**Exercise**:
Copy the first line of the material below and every later line through the line containing "6.2), (-2.9, 4.8)]", without any other output.

**Source material**:
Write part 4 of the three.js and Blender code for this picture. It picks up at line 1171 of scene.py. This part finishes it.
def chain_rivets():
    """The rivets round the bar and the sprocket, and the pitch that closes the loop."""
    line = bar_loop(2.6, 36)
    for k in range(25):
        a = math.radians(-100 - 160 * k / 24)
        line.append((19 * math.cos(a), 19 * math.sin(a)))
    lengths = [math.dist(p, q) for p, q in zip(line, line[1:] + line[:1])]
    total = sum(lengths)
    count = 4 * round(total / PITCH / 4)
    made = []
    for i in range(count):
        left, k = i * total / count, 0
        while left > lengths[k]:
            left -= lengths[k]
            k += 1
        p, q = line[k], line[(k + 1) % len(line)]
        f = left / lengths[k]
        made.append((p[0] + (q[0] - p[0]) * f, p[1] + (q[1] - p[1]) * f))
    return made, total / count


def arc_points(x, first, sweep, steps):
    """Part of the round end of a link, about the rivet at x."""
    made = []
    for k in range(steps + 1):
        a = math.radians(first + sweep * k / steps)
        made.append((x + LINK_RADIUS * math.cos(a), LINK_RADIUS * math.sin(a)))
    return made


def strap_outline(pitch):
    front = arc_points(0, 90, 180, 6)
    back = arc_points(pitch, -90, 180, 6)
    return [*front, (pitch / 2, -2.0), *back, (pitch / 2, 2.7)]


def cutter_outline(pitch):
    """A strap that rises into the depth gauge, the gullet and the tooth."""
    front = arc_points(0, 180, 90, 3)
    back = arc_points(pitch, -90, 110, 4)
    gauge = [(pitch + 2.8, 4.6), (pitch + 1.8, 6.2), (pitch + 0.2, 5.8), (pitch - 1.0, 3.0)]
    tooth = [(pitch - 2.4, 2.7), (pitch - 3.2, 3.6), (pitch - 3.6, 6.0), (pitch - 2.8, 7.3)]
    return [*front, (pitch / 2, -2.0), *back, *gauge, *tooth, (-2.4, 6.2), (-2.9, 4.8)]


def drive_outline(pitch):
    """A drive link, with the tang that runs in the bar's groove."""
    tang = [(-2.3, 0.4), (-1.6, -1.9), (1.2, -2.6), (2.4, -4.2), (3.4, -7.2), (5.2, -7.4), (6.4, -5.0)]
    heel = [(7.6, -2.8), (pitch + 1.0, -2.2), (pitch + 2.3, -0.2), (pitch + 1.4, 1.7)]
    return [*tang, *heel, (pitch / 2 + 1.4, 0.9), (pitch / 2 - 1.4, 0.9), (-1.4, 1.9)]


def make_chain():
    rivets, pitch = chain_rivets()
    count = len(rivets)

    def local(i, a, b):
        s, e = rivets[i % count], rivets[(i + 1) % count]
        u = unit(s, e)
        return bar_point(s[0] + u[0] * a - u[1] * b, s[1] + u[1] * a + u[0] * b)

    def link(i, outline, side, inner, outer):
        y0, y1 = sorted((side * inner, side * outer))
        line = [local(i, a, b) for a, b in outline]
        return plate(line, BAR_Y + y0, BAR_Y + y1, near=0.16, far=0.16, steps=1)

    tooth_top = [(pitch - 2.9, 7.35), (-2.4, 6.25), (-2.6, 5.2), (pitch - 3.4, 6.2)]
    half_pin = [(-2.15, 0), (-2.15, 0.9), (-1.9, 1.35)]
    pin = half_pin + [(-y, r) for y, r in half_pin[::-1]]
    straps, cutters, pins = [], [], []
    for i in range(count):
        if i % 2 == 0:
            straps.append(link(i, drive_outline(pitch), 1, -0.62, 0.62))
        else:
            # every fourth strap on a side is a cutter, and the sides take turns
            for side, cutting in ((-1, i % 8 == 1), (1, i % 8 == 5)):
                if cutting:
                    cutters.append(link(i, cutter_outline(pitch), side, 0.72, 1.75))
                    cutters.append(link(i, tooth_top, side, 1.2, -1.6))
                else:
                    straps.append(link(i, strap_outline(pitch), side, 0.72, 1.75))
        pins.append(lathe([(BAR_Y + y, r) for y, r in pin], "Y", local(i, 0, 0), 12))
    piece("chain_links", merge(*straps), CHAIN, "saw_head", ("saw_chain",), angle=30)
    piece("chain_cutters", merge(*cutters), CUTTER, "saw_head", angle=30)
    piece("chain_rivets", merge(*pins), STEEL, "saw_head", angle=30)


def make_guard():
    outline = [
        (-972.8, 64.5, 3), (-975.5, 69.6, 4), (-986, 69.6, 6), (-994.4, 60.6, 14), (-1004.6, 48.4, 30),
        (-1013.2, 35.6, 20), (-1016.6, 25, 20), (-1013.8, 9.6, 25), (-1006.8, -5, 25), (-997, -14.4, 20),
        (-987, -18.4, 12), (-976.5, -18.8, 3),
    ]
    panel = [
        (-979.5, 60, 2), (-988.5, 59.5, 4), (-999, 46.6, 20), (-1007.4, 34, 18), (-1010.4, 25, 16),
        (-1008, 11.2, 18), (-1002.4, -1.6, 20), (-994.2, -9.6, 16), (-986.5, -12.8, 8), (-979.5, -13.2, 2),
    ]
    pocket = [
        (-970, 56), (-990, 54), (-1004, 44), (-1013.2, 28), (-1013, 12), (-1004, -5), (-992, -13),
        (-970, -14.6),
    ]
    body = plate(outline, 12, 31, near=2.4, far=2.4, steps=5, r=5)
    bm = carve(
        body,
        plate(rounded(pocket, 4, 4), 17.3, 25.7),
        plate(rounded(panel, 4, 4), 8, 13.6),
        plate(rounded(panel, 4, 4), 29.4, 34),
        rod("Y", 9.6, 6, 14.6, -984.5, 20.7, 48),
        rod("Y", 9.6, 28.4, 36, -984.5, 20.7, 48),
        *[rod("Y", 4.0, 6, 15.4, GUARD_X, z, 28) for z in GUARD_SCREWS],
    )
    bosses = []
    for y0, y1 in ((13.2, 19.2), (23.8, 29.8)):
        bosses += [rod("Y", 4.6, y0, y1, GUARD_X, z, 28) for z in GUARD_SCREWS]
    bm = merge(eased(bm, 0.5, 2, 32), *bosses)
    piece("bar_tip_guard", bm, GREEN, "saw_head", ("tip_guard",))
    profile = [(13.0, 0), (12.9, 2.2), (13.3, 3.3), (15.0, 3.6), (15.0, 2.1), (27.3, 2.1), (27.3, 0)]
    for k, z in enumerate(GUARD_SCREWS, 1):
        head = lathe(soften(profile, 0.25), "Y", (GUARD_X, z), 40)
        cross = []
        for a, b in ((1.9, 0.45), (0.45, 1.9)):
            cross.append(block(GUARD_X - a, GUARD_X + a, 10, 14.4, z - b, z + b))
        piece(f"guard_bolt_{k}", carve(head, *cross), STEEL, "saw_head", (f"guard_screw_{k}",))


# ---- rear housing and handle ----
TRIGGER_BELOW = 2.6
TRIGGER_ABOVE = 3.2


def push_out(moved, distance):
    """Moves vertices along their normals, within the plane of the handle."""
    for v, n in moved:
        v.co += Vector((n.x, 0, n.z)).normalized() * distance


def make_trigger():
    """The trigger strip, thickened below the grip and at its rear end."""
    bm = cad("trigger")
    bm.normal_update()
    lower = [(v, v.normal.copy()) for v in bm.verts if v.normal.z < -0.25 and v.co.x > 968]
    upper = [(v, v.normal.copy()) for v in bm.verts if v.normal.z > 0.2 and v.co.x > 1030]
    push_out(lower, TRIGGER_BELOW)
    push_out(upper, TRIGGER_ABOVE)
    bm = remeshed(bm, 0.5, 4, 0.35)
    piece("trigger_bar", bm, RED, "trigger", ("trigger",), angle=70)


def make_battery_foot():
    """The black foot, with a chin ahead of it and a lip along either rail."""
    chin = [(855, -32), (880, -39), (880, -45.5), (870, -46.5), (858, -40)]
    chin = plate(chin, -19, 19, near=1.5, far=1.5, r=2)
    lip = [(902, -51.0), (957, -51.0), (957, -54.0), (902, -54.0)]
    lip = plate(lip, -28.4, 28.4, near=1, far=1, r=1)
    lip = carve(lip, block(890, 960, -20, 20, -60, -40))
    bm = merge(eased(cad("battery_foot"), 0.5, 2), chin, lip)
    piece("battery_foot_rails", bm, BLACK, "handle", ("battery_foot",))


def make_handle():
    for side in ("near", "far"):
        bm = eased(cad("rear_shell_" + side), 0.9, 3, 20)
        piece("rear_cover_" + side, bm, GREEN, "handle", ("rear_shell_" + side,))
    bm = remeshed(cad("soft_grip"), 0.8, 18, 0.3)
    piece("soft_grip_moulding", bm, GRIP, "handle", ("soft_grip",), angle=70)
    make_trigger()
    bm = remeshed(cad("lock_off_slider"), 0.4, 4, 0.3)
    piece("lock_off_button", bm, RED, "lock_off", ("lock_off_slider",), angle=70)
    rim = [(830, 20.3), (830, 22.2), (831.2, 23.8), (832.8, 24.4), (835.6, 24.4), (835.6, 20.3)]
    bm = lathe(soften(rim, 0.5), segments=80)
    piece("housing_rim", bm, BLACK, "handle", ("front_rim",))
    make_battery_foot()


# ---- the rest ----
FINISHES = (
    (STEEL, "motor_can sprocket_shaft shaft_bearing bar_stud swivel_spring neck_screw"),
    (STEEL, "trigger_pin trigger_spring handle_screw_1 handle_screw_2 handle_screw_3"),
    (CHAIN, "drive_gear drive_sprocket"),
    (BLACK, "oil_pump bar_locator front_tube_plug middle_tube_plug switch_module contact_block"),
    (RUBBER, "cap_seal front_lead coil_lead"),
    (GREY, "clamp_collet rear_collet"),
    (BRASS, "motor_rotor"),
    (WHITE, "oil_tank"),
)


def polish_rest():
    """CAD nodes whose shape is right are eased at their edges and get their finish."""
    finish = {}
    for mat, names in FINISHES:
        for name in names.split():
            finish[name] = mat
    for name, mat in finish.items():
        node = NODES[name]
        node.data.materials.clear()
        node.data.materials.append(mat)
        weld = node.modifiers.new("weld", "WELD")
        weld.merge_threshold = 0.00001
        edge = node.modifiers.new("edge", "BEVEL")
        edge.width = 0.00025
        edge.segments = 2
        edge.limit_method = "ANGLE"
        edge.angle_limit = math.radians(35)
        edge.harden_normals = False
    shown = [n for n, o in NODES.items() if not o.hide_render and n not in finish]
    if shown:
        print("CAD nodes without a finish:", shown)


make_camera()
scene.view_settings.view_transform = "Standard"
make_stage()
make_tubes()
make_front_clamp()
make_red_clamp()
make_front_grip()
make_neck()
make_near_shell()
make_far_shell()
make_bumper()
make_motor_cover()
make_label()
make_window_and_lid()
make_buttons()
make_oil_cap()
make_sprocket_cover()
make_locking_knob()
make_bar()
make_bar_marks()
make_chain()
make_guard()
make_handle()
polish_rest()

**Answer in full**:
Write part 4 of the three.js and Blender code for this picture. It picks up at line 1171 of scene.py. This part finishes it.
def chain_rivets():
    """The rivets round the bar and the sprocket, and the pitch that closes the loop."""
    line = bar_loop(2.6, 36)
    for k in range(25):
        a = math.radians(-100 - 160 * k / 24)
        line.append((19 * math.cos(a), 19 * math.sin(a)))
    lengths = [math.dist(p, q) for p, q in zip(line, line[1:] + line[:1])]
    total = sum(lengths)
    count = 4 * round(total / PITCH / 4)
    made = []
    for i in range(count):
        left, k = i * total / count, 0
        while left > lengths[k]:
            left -= lengths[k]
            k += 1
        p, q = line[k], line[(k + 1) % len(line)]
        f = left / lengths[k]
        made.append((p[0] + (q[0] - p[0]) * f, p[1] + (q[1] - p[1]) * f))
    return made, total / count


def arc_points(x, first, sweep, steps):
    """Part of the round end of a link, about the rivet at x."""
    made = []
    for k in range(steps + 1):
        a = math.radians(first + sweep * k / steps)
        made.append((x + LINK_RADIUS * math.cos(a), LINK_RADIUS * math.sin(a)))
    return made


def strap_outline(pitch):
    front = arc_points(0, 90, 180, 6)
    back = arc_points(pitch, -90, 180, 6)
    return [*front, (pitch / 2, -2.0), *back, (pitch / 2, 2.7)]


def cutter_outline(pitch):
    """A strap that rises into the depth gauge, the gullet and the tooth."""
    front = arc_points(0, 180, 90, 3)
    back = arc_points(pitch, -90, 110, 4)
    gauge = [(pitch + 2.8, 4.6), (pitch + 1.8, 6.2), (pitch + 0.2, 5.8), (pitch - 1.0, 3.0)]
    tooth = [(pitch - 2.4, 2.7), (pitch - 3.2, 3.6), (pitch - 3.6, 6.0), (pitch - 2.8, 7.3)]
    return [*front, (pitch / 2, -2.0), *back, *gauge, *tooth, (-2.4, 6.2), (-2.9, 4.8)]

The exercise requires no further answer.